Which lines have the string "where"? Copy all of them from the entries below.

(JSON records of objects)
..............................
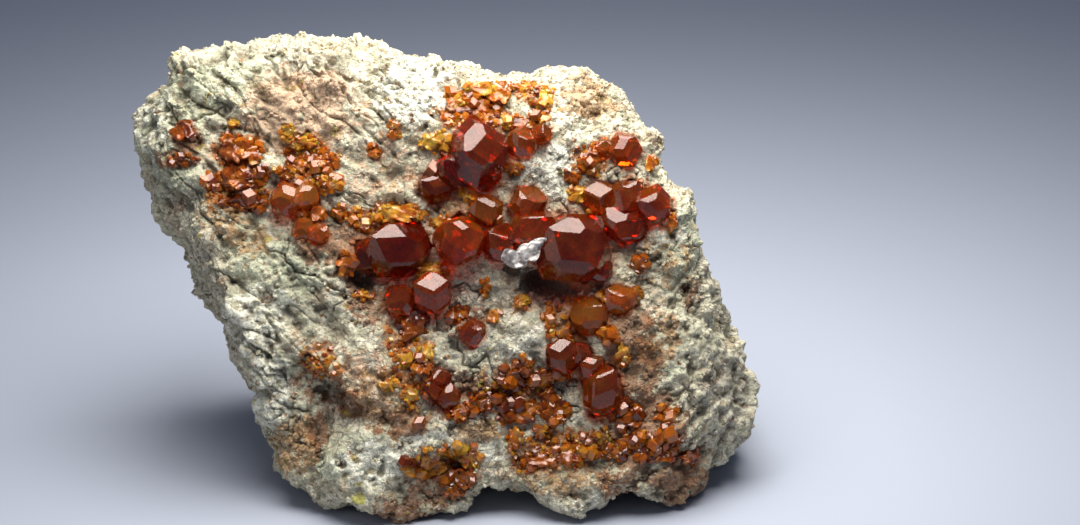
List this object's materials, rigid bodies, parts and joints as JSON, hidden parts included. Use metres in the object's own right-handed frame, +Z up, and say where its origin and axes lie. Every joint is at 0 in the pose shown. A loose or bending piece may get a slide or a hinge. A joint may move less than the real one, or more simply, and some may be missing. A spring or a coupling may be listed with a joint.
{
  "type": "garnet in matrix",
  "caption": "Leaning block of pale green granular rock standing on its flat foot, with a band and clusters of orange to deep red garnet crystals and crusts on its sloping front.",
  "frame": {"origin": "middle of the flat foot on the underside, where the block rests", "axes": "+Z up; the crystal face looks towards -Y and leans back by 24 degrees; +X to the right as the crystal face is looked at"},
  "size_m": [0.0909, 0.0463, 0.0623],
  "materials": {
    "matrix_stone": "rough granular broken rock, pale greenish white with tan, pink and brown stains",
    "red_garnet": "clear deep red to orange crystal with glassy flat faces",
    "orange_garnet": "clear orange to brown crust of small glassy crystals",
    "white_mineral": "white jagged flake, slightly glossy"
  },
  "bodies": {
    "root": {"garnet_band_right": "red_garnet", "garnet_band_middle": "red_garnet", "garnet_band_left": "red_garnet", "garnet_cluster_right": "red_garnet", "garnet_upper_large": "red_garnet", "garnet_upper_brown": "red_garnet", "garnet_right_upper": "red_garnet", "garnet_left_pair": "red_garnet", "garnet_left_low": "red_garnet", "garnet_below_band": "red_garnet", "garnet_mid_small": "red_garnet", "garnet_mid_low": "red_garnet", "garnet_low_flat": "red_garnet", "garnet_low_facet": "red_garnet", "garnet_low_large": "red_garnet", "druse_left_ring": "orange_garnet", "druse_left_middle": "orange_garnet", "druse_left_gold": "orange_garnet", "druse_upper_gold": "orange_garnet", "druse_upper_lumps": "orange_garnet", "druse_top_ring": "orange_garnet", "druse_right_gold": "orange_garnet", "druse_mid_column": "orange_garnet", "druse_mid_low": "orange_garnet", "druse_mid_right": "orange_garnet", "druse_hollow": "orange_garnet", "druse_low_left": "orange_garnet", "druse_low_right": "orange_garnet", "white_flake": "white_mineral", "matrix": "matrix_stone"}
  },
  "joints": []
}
..............................
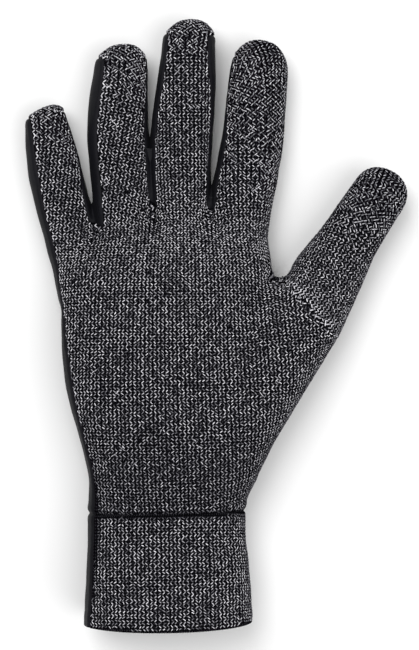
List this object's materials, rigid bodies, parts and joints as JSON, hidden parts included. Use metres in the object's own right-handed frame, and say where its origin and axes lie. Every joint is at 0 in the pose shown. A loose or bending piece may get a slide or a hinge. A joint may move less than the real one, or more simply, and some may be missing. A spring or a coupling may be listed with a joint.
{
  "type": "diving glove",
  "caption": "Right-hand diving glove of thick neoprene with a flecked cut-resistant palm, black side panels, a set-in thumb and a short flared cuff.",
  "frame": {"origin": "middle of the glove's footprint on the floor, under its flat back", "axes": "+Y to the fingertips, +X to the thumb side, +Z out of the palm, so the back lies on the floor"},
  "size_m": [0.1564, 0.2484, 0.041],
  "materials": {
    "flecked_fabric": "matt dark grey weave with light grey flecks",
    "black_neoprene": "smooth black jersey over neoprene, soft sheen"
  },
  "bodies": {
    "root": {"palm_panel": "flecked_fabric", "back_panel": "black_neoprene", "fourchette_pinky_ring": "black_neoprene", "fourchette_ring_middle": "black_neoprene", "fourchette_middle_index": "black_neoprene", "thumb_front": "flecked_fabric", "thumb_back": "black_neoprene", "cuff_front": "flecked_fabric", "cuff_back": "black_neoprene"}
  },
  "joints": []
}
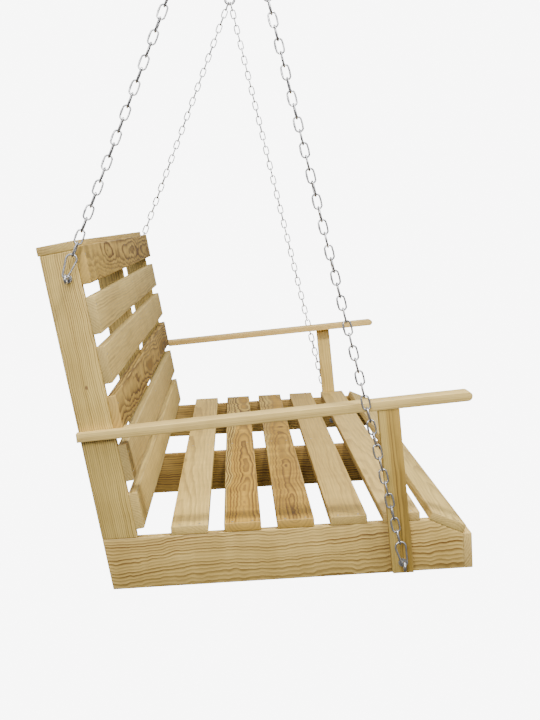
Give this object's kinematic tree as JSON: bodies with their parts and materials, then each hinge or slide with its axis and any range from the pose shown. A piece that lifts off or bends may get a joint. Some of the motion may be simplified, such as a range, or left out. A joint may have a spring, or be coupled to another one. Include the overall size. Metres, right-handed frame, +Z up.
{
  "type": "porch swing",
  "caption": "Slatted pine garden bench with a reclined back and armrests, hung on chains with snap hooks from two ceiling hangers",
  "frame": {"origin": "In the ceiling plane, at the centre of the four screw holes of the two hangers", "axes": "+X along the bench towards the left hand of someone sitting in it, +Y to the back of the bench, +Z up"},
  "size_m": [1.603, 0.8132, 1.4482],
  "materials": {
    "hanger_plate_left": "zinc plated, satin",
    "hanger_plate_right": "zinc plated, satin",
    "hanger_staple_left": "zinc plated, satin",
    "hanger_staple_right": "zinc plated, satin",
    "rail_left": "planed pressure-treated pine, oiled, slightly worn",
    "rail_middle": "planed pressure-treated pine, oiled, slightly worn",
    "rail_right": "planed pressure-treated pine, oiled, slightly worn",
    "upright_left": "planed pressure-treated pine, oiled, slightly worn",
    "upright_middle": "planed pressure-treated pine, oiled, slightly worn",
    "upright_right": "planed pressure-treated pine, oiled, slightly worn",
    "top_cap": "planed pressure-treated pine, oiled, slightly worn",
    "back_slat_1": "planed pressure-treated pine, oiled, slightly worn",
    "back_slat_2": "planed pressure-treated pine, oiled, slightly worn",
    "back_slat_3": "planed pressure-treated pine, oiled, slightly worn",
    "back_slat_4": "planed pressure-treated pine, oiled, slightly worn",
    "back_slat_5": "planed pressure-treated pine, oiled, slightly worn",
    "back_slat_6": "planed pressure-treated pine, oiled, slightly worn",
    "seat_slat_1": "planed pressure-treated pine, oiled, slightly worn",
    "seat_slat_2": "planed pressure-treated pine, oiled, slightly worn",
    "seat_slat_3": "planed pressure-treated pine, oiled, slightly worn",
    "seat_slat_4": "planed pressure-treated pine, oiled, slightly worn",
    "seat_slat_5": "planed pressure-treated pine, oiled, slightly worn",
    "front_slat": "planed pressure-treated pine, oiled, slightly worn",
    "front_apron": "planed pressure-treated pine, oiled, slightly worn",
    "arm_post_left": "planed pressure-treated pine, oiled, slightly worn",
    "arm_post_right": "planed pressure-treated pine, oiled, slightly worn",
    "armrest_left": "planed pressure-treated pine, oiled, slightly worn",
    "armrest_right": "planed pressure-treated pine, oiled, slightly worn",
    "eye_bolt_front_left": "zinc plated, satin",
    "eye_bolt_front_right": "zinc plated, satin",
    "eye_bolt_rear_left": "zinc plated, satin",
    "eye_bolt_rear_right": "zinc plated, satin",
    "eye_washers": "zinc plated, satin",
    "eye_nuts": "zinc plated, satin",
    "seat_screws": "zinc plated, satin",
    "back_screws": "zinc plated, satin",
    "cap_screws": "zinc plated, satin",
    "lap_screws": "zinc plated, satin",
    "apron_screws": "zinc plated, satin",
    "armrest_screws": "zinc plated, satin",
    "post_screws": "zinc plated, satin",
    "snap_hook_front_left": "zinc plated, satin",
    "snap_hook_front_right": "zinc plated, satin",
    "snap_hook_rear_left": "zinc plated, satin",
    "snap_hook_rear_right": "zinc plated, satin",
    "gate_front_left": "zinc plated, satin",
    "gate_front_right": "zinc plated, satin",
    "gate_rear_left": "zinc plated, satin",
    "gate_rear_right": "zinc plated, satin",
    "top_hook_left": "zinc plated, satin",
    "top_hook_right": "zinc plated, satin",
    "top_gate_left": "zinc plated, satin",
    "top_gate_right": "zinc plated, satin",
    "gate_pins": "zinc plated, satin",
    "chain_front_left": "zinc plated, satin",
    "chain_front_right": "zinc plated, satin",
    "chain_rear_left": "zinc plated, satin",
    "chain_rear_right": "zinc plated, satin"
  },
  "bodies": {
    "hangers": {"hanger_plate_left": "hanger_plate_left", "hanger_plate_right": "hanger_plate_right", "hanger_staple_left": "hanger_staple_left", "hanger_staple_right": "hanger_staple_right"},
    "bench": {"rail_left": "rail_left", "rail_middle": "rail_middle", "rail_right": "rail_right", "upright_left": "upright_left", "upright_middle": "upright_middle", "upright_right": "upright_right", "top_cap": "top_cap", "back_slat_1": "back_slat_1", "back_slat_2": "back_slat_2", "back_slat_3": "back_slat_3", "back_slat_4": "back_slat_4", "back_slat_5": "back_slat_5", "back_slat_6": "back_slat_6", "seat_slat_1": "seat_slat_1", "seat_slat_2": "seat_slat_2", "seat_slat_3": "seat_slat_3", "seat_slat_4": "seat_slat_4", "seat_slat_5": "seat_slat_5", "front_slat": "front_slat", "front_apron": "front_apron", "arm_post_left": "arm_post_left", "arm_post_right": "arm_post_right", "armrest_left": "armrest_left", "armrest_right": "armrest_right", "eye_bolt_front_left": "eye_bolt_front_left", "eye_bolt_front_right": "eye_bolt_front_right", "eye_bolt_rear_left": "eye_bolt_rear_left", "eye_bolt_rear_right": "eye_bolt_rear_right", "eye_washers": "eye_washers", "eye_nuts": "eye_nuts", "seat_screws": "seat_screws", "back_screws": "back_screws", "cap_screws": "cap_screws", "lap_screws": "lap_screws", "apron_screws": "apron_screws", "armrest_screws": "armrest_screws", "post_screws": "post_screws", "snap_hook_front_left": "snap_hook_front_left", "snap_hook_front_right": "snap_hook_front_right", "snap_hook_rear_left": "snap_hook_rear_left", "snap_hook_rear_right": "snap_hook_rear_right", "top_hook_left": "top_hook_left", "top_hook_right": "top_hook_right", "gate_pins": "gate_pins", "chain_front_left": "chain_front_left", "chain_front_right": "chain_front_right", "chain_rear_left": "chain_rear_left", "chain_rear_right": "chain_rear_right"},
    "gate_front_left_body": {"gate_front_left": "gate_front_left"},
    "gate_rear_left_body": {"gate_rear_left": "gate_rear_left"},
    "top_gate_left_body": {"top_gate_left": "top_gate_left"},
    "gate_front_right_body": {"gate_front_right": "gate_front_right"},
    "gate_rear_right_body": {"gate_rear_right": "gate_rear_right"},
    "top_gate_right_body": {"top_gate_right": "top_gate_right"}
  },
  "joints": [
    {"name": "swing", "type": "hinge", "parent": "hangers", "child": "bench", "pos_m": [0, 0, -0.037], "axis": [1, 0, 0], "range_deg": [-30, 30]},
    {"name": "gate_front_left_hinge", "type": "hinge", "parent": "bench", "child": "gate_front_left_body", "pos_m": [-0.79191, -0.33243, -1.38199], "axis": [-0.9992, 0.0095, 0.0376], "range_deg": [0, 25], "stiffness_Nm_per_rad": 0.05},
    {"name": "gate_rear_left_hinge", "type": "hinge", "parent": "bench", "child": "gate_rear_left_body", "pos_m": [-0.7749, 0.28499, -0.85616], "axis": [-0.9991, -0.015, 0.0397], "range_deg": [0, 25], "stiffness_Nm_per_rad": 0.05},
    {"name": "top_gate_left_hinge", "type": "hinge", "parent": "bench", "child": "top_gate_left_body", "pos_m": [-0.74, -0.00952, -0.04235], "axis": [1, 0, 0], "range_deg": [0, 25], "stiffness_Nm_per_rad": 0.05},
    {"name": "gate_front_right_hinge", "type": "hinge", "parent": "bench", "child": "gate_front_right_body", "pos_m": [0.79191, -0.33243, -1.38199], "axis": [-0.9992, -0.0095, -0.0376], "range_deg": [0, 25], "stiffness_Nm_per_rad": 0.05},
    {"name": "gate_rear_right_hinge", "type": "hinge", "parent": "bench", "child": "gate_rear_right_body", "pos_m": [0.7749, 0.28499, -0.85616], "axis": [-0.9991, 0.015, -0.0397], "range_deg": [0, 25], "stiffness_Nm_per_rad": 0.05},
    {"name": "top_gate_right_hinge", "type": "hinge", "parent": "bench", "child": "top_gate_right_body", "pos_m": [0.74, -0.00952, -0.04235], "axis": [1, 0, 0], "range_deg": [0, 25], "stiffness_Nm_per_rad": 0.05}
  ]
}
..............................
## Finished answer
List this object's materials, rigid bodies, parts and joints as JSON, hidden parts included. Use metres in the object's own right-handed frame, +Z up, and say where its origin and axes lie. Every joint is at 0 in the pose shown. A loose or bending piece may get a slide or a hinge. A joint may move less than the real one, or more simply, and some may be missing. A spring or a coupling may be listed with a joint.
  "frame": {"origin": "middle of the flat foot on the underside, where the block rests", "axes": "+Z up; the crystal face looks towards -Y and leans back by 24 degrees; +X to the right as the crystal face is looked at"},
List this object's materials, rigid bodies, parts and joints as JSON, hidden parts included. Use metres in the object's own right-handed frame, and say where its origin and axes lie. Every joint is at 0 in the pose shown. A loose or bending piece may get a slide or a hinge. A joint may move less than the real one, or more simply, and some may be missing. A spring or a coupling may be listed with a joint.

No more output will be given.